Peer 2: I worked hard to pay off my debt, student loans shouldn’t be forgiven.
Peer 1: Congrats, happy for you! But then this doesn’t affect you.
Me: EXCUSE ME?
MONEY ISN’T FREE. The cost of forgiving student debt will need to be covered via budget cuts elsewhere or an increase in taxes. Every single government program, benefit, and service has a price tag that someone somewhere will be paying for (Hint: it’s probably our kids.) It’s nice to romanticize about the rich covering the bill. Elon Musk and Jeff Besos, certainly could give a lending hand.

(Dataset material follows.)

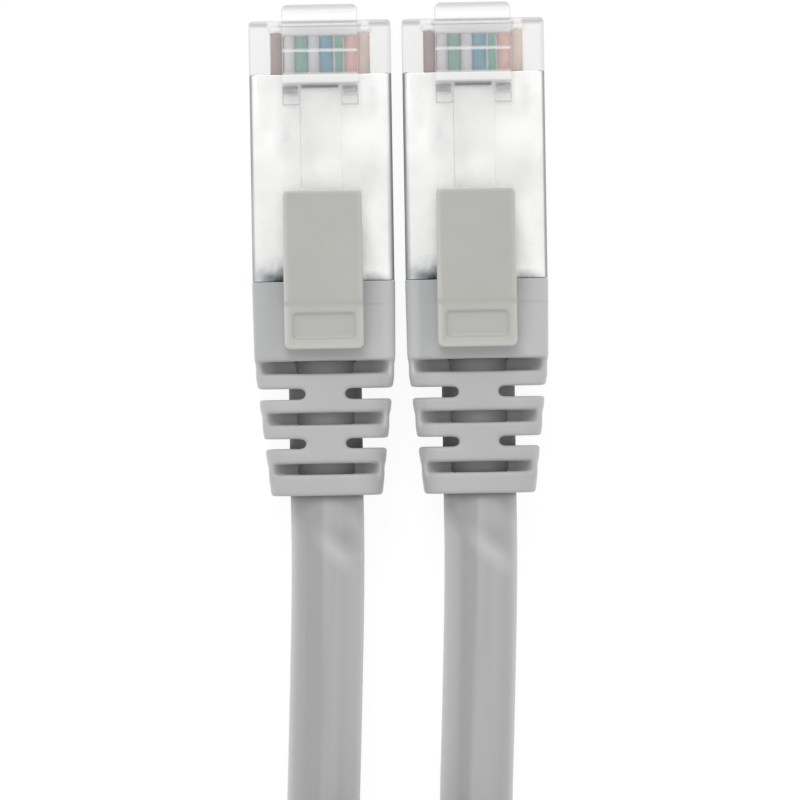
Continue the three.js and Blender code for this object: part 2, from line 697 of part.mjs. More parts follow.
const FREE_LEFT = [
  [-6.29, -24.5, 3.95],
  [-6.38, -29, 3.75],
  [-6.55, -34, 3.4],
  [-6.78, -40, 3.1],
  [-7, -45.3, 3],
  [-7.3, -51, 3],
  [-7.9, -58, 3],
  [-8.9, -66, 3.05],
  [-10.2, -75, 3.3],
  [-11.2, -82, 3.8],
  [-11.8, -87, 4.05],
];
const FREE_RIGHT = [
  [6.29, -24.5, 3.95],
  [6.2, -29, 3.75],
  [6.03, -34, 3.4],
  [5.8, -40, 3.1],
  [5.58, -45.3, 3],
  [5.5, -51, 3],
  [5.6, -56, 3.1],
  [6.1, -62, 3.6],
  [7.2, -69, 4.9],
  [8.7, -76, 6.8],
  [10.3, -82.5, 9],
  [11.5, -87.5, 10.3],
];
const LEAD_STEPS = 12;
const LEAD_SIDES = 12;
const TIE_LIFT = TIE_THICKNESS + TIE_CLEARANCE;

function hankRadius(turn) {
  return HANK_FOLD_RADIUS + HANK_STRAND_PITCH * Math.min(turn, HANK_TURNS - turn);
}

// Where a turn is on its loop: down the left run, round the lower fold, up the right run, round the upper fold
function hankPlan(turn) {
  const share = turn - Math.floor(turn);
  const radius = hankRadius(turn);
  const half = HANK_RUN / 2;
  if (share > 0.125 && share < 0.375) {
    const angle = Math.PI * (1 + (share - 0.125) / 0.25);
    return [radius * Math.cos(angle), radius * Math.sin(angle) - half];
  }
  if (share > 0.625 && share < 0.875) {
    const angle = Math.PI * ((share - 0.625) / 0.25);
    return [radius * Math.cos(angle), radius * Math.sin(angle) + half];
  }
  const left = share <= 0.125 || share >= 0.875;
  const along = left ? -((share + 0.5) % 1) + 0.5 : share - 0.5;
  const y = (along / 0.125) * half;
  const drawn = radius - HANK_WAIST_DRAW * Math.cos((Math.PI * y) / HANK_RUN) ** 2;
  return [left ? -drawn : drawn, y];
}

function hankPoint(turn) {
  const [x, y] = hankPlan(turn);
  const climb = HANK_LAYER_PITCH * smooth(turn, HANK_TURNS / 2 - 0.25, HANK_TURNS / 2 + 0.25);
  const crossing = HANK_CROSSING_LIFT * smooth(y, 0, HANK_RUN / 2);
  const waist = Math.abs(y) < HANK_RUN / 2 ? Math.cos((Math.PI * y) / HANK_RUN) ** 2 : 0;
  const z = CABLE_RADIUS + climb + crossing + TIE_LIFT * waist;
  return new THREE.Vector3(x, HANK_WAIST_Y + y, z);
}

function hankPoints() {
  const steps = HANK_TURNS * HANK_STEPS_PER_TURN;
  const points = Array.from({ length: steps + 1 }, (_, i) => hankPoint((i / steps) * HANK_TURNS));
  const straight = new THREE.Vector3(0, CABLE_DIAMETER, 0);
  points.unshift(points[0].clone().add(straight));
  points.push(points[points.length - 1].clone().add(straight));
  return points;
}

function tubeRing(points, i, radius, sides) {
  const before = points[Math.max(i - 1, 0)];
  const after = points[Math.min(i + 1, points.length - 1)];
  const tangent = after.clone().sub(before).normalize();
  const across = tangent.clone().cross(Z).normalize();
  const down = tangent.clone().cross(across);
  return Array.from({ length: sides }, (_, k) => {
    const angle = (2 * Math.PI * k) / sides;
    return points[i]
      .clone()
      .addScaledVector(across, radius * Math.cos(angle))
      .addScaledVector(down, radius * Math.sin(angle));
  });
}

function cableHank() {
  const points = hankPoints();
  return solidOf(bodyOfRings(points.map((_, i) => tubeRing(points, i, CABLE_RADIUS, 6))));
}

// The least clear distance between stretches of the hank that aren't next to each other on the cable
function leastGap(points) {
  const curve = new THREE.CatmullRomCurve3(points);
  const samples = curve.getSpacedPoints(600);
  const spacing = curve.getLength() / 600;
  const apart = Math.ceil((4 * CABLE_DIAMETER) / spacing);
  let least = Infinity;
  for (let i = 0; i < samples.length; i += 1) {
    for (let j = i + apart; j < samples.length; j += 1) {
      least = Math.min(least, samples[i].distanceTo(samples[j]));
    }
  }
  return least - CABLE_DIAMETER;
}

function leadCurve(side, route) {
  const hankEnds = hankPoints();
  const exit = new THREE.Vector3((side * PLUG_PITCH) / 2, FRONT_Y - BOOT_END - BUTT_CLEARANCE, AXIS_Z);
  const end = (side < 0 ? hankEnds[0] : hankEnds[hankEnds.length - 1]).clone();
  end.y += BUTT_CLEARANCE;
  const approach = end.clone();
  approach.y += CABLE_RADIUS;
  const between = route.map(([x, y, z]) => new THREE.Vector3(x, y, z));
  return new THREE.CatmullRomCurve3([exit, ...between, approach, end]);
}

function cableLead(side, route) {
  const section = polygon(
    Array.from({ length: LEAD_SIDES }, (_, i) => {
      const angle = (2 * Math.PI * (i + 0.5)) / LEAD_SIDES;
      return [CABLE_RADIUS * Math.cos(angle), CABLE_RADIUS * Math.sin(angle)];
    }),
  );
  const tube = new THREE.ExtrudeGeometry(section, {
    steps: LEAD_STEPS,
    extrudePath: leadCurve(side, route),
    bevelEnabled: false,
  });
  return solidOf(tube);
}

// Where the strands enter and leave a strap of the given width round the waist
function strandsAtWaist(width) {
  const points = hankPoints();
  const crossings = [HANK_WAIST_Y - width / 2, HANK_WAIST_Y + width / 2].flatMap((y) =>
    points.slice(1).map((point, i) => {
      const share = (y - points[i].y) / (point.y - points[i].y);
      return share >= 0 && share <= 1 ? points[i].clone().lerp(point, share) : null;
    }),
  );
  return crossings.filter(Boolean);
}

// A strap round the waist, with flat sides and round corners
function hankTie() {
  const strands = strandsAtWaist(TIE_WIDTH);
  const halfWidth = Math.max(...strands.map((point) => Math.abs(point.x))) + CABLE_RADIUS + TIE_CLEARANCE;
  const top = Math.max(...strands.map((point) => point.z)) + CABLE_RADIUS + TIE_CLEARANCE + TIE_THICKNESS;
  const outer = roundedRectangle(2 * (halfWidth + TIE_THICKNESS), top, TIE_CORNER_RADIUS);
  const innerRadius = TIE_CORNER_RADIUS - TIE_THICKNESS;
  outer.holes.push(roundedRectangle(2 * halfWidth, top - 2 * TIE_THICKNESS, innerRadius));
  const start = -HANK_WAIST_Y - TIE_WIDTH / 2;
  return solidOf(alongY(outer, start, start + TIE_WIDTH).translate(0, 0, top / 2));
}

// ---- Colours ----

const CLEAR = { color: 0xf0f0ee, roughness: 0.1, metalness: 0 };
const STEEL = { color: 0xd9d9d6, roughness: 0.3, metalness: 1 };
const GOLD = { color: 0xd8b25a, roughness: 0.25, metalness: 1 };
const BRAID = { color: 0xb8a898, roughness: 0.5, metalness: 1 };
const BOOT = { color: 0xb9b9b6, roughness: 0.6, metalness: 0 };
const GUARD = { color: 0xb7b8b1, roughness: 0.6, metalness: 0 };
const CABLE = { color: 0xa9a9a8, roughness: 0.6, metalness: 0 };
const STRAP = { color: 0x3a3a3a, roughness: 0.9, metalness: 0 };
const WIRE_COLOURS = [0x8a5a48, 0xe2dcd8, 0x3f8f68, 0xd8d8e4, 0x2f78b0, 0xd4e4d8, 0xe08850, 0xecd8c8];

function piece(name, solid, look) {
  const mesh = new THREE.Mesh(geometryOf(solid), new THREE.MeshStandardMaterial(look));
  mesh.name = name;
  return mesh;
}

function contactRow(prefix) {
  const row = new THREE.Group();
  for (let way = 0; way < WAYS; way += 1) {
    const blade = piece(`${prefix}_contact_${way + 1}`, contact(), GOLD);
    blade.position.x = wayX(way);
    row.add(blade);
  }
  return row;
}

function plugEnd(prefix, side) {
  const group = new THREE.Group();
  group.position.set((side * PLUG_PITCH) / 2, FRONT_Y, AXIS_Z);
  group.add(
    piece(`${prefix}_housing`, housing(), CLEAR),
    piece(`${prefix}_latch`, latch(), CLEAR),
    piece(`${prefix}_shield`, shield(), STEEL),
    piece(`${prefix}_wire_comb`, wireComb(), CLEAR),
    piece(`${prefix}_jacket_end`, jacketEnd(), CABLE),
    piece(`${prefix}_braid`, braid(), BRAID),
    piece(`${prefix}_boot`, boot(), BOOT),
    piece(`${prefix}_latch_guard`, guard(), GUARD),
    contactRow(prefix),
  );
  WIRE_COLOURS.forEach((color, way) => {
    group.add(piece(`${prefix}_wire_${way + 1}`, wire(way), { color, roughness: 0.5, metalness: 0 }));
  });
  return group;
}

const group = new THREE.Group();
group.name = 'ethernet_patch_cable';
group.add(
  plugEnd('left', -1),
  plugEnd('right', 1),
  piece('cable_lead_left', cableLead(-1, FREE_LEFT), CABLE),
  piece('cable_lead_right', cableLead(1, FREE_RIGHT), CABLE),
  piece('cable_hank', cableHank(), CABLE),
  piece('hank_tie', hankTie(), STRAP),
);

const hankLength = new THREE.CatmullRomCurve3(hankPoints()).getLength();
const leadLengths = leadCurve(-1, FREE_LEFT).getLength() + leadCurve(1, FREE_RIGHT).getLength();
console.log(`free cable between the boots: ${(hankLength + leadLengths + 2 * BUTT_CLEARANCE).toFixed(1)} mm`);
console.log(`least gap of the hank to itself: ${leastGap(hankPoints()).toFixed(2)} mm`);

export default group;
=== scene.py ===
import math

import bmesh
import bpy
from bpy.props import FloatProperty, FloatVectorProperty, PointerProperty
from mathutils import Matrix, Vector


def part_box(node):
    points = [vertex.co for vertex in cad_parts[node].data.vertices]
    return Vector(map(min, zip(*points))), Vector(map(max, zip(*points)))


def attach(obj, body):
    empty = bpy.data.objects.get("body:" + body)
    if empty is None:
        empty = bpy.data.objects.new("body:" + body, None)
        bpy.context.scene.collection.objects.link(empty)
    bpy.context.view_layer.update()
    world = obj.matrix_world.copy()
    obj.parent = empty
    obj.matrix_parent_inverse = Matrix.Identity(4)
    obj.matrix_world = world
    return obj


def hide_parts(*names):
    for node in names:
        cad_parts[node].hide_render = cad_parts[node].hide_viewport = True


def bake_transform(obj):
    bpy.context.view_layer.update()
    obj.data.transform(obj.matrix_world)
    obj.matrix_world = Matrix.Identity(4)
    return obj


bl_info = {
    "name": "Ethernet Patch Cable",
    "version": (1, 0, 0),
    "blender": (4, 5, 0),
    "location": "3D Viewport > Sidebar > Patch Cable",
    "description": "Builds the looks of a shielded ethernet patch cable around its packed CAD model",
    "category": "Object",
}

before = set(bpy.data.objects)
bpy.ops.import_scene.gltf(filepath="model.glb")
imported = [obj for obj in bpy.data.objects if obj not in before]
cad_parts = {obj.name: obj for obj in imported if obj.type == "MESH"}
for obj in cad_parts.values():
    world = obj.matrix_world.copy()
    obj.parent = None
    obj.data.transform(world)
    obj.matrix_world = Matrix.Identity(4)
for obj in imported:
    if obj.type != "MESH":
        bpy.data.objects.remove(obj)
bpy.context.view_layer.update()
TIE_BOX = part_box("hank_tie")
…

But that’s not how our current tax system works.
Because “there ain’t no such thing as a free lunch,” wisely choosing policies and programs that produce the maximum results for the lowest price tag should be the focus; weighing up the costs to the benefits is essential and the fiscally responsible approach. Sure, forgiving student debt will have some effect on the economy. But will it be as powerful as small business loans, better unemployment benefits, and local aid? The data suggests the answer is no. In 2020, the US (aka taxpayers) had to pay out $376 billion on the interest rate of the national debt alone (click HERE). Is it wise to take on policy decisions that will only cause that bill to rise?
Has college gotten outrageously expensive? Yes. But was the decision to attend said expensive college a choice? Yes. You could splurge on that $3,000 designer handbag, or you could settle for the $20 one. You could have also chosen to attend a community college instead of a pricey private school. There are resources explaining what salary you can expect to make for a specific major, and it’s no secret that liberal arts majors (history, literature, dance, music etc) don’t lead to the big bucks. Perhaps, you felt duped and tricked into attending an expensive college. But it’s not so different than marketing agencies using specific phycological techniques to get you to feel like you “need” that $75K car or that new $1,500 iPhone, resulting in credit card debt. Despite marketing ploys, there is a still a big price tag on that shiny new Tesla and the information about the cost of college is available.
Only 13.5% of Americans hold student debt. Expecting the other 86.5% who actively made choices to pay off/not have student debt to foot the bill is socially irresponsible.
One more point, the argument that partial debt would help Black communities is weaker and more expensive then other solutions. This is an entire PhD thesis in of itself, but prison reform and police reform are just two examples of much more productive routes.
While student loan forgiveness seems progressive, after digging into the data, it becomes apparently that it’s socially irresponsible and highly regressive. Nothing is free; someone always pays the bill. It should be the ones who ran up the tab in the first place.